HOW TO stop this? Demonstrations are, of course, a valuable tool that sends a message to the coalition that the people are not happy, and those should continue. But the real way to sidetrack unwanted government incursions into our daily lives is to convince enough members of the coalition to “stay home” when the third and final reading of a bill detrimental to our freedom is brought to the floor of the Knesset, if not before. 

The coalition’s majority margin is just four people, so the loss of four votes basically dooms any legislation. In addition to the demonstrations, our efforts now have to be directed at those members of the coalition who “know better” and must realize that some things ought not to be legislated in their present form. 

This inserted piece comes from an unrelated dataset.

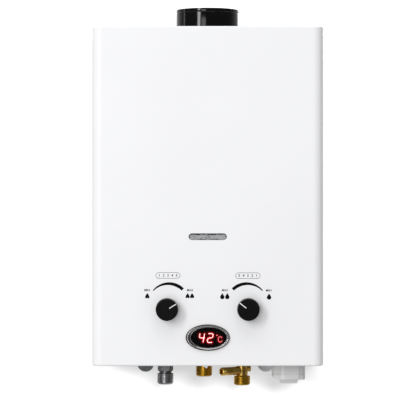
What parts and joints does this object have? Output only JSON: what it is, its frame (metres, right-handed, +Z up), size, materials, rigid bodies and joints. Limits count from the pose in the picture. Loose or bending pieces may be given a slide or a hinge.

It is time to target the coalition members with a conscience and a love for Israel that is greater than their desire for personal power: Nir Barkat, Danny Danon, Avi Dichter, Yuli Edelstein, and Yoav Gallant to be specific. All efforts must now be made to convince them to vote their consciences, even if it means political suicide. 

To paraphrase Pirkei Avot 2:5: “In a place where there are no leaders, strive to be a leader.” We should expect no less. After all, the future of Israel and our freedom depends on the responsible actions of such leaders.

The writer has lived in Jerusalem for almost 40 years, is CEO of Atid EDI Ltd., an international business development consultancy, board member of the Israel-America Chamber of Commerce, chair of the American State Offices Association in Israel, former board chair of the Pardes Institute of Jewish Studies, and past national president of the Association of Americans and Canadians in Israel.